In addition to a run-through of our two songs for halftime, the rehearsal included a simulated tryout for me. News of the regular tryouts, normally held in April, was spread by word of mouth and by any friend of the 49ers who happened to see a pretty girl who might be able to sing. Judges included reporters, former Nuggets and friends of Dick Berg.

For my midseason tryout. Berg had assembled Glenn Thomas, the executive director of the San Francisco March of Dimes; Bill Lynch, a Coca-Cola executive; and Mike Olmstead, a pompon-routine teacher and sometime composer.
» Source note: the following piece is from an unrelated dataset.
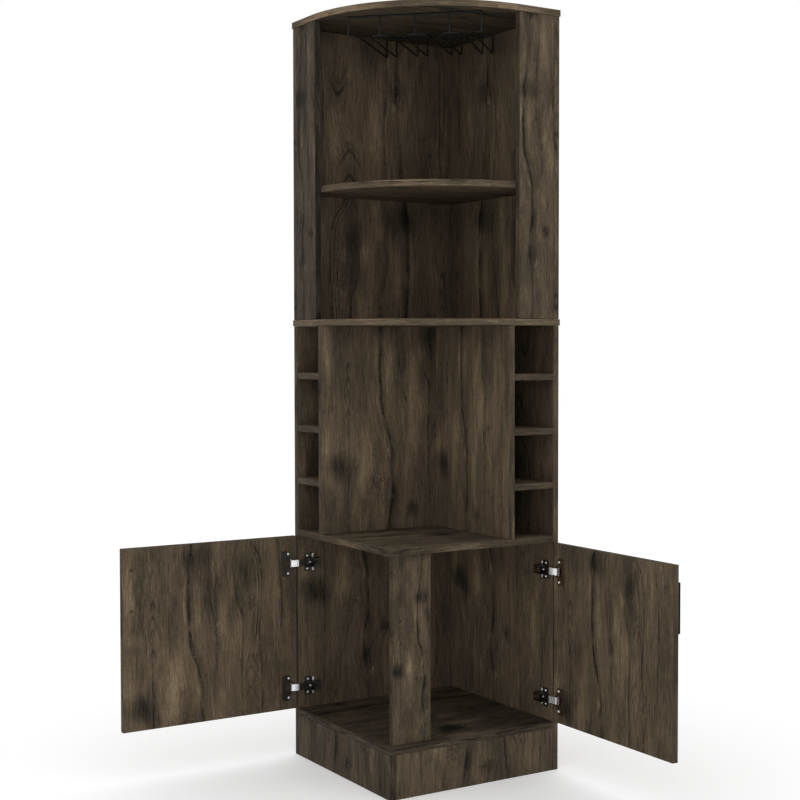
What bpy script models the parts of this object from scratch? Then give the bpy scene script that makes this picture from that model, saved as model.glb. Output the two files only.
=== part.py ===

Prospective Nuggets, who must be at least 21, fill out an application that includes "Describe yourself in three words," and "What kind of animal best describes your personality?" I conveniently managed to lose my application between the hospital and rehearsal. Applicants are allowed a cocktail or two while they are being interviewed. The drinks supposedly put them in the right frame of mind for the remaining two-thirds of the tryout: singing two solos and doing a simple dance routine.

All I got was more California chablis as my judges asked, "What would you do if a married player asked you to dance at a team party and his wife was there?"

"Smile and say 'No thanks.' "

"What if a single player asked to take you home?"

"I'd let him."

"Do you realize that if there were any conflict between you and a player's wife, the organization would automatically side with the wife?"